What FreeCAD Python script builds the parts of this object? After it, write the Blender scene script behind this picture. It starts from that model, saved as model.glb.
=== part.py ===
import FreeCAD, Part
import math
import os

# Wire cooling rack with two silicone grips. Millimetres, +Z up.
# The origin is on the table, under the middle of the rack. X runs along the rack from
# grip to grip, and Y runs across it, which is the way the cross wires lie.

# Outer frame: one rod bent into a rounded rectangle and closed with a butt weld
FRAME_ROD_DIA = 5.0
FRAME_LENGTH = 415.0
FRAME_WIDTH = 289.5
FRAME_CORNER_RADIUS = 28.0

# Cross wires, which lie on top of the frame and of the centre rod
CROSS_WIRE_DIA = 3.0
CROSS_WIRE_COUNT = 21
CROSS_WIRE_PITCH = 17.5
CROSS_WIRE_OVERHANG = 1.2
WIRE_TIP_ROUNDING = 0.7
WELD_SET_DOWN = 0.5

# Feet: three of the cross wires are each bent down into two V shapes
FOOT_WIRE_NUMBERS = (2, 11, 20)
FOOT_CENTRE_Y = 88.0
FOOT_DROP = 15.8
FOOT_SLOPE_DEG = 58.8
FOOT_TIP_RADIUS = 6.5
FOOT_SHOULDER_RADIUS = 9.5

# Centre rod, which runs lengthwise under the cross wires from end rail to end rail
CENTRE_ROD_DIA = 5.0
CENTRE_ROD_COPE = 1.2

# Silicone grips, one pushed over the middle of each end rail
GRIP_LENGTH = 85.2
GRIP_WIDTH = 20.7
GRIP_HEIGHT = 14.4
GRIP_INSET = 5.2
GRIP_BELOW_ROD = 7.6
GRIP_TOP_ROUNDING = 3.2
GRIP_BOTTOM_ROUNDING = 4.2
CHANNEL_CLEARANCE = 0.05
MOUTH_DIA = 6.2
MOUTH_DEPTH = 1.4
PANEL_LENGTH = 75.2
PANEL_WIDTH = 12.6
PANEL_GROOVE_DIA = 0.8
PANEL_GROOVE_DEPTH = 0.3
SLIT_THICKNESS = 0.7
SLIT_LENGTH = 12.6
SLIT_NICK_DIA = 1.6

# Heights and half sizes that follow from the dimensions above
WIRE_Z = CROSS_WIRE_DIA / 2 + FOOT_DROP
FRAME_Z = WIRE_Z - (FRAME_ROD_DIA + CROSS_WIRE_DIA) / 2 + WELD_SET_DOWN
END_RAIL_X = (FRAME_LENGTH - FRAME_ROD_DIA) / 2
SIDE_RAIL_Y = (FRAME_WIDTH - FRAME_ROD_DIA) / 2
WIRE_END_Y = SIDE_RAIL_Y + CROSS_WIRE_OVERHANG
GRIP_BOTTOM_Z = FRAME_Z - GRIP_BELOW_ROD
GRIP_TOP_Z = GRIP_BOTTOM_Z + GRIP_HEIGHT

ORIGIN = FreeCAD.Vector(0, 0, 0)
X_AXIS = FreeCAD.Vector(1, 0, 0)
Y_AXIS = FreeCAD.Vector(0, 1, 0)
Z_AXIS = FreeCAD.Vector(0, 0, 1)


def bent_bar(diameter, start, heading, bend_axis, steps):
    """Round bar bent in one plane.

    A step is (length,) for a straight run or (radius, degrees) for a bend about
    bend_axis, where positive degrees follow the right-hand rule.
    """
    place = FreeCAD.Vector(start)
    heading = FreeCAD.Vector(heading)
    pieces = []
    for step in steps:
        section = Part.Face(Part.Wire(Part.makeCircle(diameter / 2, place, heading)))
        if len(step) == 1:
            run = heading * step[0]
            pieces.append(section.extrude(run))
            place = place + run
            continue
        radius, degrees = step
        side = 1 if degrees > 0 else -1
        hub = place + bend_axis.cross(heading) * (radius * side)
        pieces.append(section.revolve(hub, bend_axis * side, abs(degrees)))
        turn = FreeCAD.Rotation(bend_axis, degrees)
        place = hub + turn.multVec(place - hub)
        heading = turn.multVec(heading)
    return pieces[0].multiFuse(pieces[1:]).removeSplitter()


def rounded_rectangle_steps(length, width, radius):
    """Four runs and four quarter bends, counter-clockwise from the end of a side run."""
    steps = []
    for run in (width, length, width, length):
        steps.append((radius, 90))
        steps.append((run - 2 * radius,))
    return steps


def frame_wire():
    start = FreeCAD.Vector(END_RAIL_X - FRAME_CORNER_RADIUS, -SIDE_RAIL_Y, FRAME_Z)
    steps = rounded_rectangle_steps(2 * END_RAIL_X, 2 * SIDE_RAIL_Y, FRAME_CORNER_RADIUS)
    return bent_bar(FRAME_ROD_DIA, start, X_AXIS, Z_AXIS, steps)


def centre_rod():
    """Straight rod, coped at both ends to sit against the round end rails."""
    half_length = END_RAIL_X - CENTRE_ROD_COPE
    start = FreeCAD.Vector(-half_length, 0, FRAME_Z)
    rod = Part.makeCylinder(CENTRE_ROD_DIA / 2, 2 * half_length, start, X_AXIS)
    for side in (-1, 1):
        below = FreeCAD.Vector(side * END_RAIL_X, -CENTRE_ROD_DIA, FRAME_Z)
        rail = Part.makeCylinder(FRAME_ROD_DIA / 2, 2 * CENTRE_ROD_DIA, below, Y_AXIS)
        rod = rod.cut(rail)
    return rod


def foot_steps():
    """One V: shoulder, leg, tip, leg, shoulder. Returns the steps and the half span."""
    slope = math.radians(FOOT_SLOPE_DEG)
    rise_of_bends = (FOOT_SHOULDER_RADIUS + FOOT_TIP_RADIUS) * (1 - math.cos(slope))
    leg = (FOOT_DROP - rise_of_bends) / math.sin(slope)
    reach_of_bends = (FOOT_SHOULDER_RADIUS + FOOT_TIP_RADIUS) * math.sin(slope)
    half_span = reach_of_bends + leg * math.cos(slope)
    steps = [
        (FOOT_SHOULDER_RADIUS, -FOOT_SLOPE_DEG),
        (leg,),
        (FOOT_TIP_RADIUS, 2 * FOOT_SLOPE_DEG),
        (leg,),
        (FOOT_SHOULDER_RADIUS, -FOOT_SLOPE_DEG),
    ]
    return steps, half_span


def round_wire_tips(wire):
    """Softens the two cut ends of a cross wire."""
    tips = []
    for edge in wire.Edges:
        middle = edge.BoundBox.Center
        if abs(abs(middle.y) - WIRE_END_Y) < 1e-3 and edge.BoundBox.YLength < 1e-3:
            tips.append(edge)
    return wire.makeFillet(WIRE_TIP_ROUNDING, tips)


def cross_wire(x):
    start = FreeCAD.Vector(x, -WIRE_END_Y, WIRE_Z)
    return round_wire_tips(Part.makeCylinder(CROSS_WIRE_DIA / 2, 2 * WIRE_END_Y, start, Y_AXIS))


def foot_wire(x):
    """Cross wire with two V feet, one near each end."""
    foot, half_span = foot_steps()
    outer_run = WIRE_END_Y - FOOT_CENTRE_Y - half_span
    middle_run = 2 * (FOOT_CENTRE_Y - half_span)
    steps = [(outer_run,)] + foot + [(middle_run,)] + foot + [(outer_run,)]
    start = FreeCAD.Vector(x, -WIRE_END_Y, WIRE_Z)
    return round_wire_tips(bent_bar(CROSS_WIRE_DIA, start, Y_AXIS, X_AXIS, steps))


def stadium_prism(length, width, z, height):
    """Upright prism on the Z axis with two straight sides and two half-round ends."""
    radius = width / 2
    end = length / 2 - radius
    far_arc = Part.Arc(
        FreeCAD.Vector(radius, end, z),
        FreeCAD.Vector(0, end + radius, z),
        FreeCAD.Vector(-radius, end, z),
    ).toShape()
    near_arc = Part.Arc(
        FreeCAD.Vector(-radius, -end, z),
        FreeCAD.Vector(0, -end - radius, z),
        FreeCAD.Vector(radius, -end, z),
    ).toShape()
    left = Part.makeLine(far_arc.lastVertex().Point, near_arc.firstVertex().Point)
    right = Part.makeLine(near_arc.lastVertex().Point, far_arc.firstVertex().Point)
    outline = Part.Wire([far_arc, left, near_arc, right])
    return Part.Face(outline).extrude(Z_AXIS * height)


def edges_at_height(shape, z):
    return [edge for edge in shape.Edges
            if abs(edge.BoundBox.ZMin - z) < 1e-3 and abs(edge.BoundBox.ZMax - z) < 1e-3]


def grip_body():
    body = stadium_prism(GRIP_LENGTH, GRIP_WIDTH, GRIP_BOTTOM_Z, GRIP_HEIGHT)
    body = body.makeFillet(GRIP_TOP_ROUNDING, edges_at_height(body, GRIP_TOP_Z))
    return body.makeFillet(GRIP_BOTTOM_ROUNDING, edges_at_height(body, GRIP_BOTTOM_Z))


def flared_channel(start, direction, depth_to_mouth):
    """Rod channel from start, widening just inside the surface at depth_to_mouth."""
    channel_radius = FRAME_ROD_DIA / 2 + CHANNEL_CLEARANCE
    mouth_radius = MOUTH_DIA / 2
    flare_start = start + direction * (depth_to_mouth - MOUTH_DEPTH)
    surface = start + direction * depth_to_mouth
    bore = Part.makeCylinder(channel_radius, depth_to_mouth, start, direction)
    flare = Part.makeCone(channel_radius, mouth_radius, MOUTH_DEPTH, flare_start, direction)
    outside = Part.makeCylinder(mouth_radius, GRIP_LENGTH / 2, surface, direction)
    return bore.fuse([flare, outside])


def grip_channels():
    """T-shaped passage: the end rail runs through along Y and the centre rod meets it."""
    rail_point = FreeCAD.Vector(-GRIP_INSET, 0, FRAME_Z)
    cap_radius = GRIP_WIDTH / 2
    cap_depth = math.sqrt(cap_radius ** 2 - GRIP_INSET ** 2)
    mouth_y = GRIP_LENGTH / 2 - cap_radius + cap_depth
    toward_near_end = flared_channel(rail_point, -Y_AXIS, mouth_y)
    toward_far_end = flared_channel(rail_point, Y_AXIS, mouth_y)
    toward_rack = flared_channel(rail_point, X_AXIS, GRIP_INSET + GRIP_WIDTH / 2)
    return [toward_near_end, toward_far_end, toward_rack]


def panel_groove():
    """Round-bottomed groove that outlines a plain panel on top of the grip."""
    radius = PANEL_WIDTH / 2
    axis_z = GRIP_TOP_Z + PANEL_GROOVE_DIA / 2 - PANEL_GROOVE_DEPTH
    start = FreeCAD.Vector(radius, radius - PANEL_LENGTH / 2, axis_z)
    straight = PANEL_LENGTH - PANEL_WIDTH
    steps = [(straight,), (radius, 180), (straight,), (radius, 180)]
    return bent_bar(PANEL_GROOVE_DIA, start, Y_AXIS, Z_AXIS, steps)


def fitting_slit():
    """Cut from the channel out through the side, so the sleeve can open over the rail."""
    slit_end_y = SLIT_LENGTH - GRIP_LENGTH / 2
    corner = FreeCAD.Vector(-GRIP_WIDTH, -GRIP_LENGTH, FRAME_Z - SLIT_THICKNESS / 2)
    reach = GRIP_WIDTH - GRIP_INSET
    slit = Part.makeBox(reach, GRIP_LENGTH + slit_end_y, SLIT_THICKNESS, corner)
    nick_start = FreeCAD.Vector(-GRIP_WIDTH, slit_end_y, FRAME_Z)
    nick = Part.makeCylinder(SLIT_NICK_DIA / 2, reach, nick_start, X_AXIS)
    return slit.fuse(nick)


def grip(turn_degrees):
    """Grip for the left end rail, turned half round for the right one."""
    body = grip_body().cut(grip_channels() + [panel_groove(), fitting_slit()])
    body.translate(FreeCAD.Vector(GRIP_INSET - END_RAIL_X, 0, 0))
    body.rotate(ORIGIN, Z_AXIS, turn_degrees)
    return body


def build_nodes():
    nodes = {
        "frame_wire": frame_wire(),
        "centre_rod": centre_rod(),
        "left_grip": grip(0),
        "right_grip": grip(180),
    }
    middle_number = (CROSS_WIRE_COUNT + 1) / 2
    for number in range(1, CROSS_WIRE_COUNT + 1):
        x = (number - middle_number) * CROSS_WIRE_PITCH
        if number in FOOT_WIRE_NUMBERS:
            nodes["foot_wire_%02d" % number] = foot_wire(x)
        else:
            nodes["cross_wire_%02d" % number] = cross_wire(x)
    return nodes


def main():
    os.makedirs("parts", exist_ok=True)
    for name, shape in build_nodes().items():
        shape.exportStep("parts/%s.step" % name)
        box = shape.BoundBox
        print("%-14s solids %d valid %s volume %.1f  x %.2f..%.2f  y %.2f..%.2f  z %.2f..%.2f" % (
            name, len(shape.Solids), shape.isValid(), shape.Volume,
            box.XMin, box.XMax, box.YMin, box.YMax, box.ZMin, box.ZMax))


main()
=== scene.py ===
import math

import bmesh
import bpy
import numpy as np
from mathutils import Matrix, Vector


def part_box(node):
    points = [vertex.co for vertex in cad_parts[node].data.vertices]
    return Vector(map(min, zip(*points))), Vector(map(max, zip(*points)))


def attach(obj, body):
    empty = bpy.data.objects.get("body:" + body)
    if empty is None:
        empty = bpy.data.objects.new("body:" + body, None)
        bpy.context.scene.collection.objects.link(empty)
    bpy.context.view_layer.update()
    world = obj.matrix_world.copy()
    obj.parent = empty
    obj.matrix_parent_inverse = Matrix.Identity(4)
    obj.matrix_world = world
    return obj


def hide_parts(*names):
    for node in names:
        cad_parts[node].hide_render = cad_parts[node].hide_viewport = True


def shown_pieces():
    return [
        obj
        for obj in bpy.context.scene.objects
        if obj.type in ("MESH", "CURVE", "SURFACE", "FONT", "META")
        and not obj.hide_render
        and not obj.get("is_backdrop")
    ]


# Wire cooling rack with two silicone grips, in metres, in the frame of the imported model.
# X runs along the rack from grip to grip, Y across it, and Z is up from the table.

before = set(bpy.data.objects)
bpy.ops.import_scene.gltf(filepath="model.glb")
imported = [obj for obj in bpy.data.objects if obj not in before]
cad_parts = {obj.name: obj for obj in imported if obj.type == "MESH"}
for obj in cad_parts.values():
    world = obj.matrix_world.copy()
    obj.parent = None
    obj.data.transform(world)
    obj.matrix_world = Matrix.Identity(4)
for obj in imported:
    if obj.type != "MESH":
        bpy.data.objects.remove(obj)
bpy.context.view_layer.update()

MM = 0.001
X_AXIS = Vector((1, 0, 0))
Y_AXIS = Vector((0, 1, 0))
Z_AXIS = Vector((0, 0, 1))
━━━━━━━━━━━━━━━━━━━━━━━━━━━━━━
_GIVEN TASK_
Output exactly those lines that lie from the line with "for name, shape" through the line with "points = [vertex.co", with both of those lines included.

_SOLUTION TO THIS TASK_
    for name, shape in build_nodes().items():
        shape.exportStep("parts/%s.step" % name)
        box = shape.BoundBox
        print("%-14s solids %d valid %s volume %.1f  x %.2f..%.2f  y %.2f..%.2f  z %.2f..%.2f" % (
            name, len(shape.Solids), shape.isValid(), shape.Volume,
            box.XMin, box.XMax, box.YMin, box.YMax, box.ZMin, box.ZMax))


main()
=== scene.py ===
import math

import bmesh
import bpy
import numpy as np
from mathutils import Matrix, Vector


def part_box(node):
    points = [vertex.co for vertex in cad_parts[node].data.vertices]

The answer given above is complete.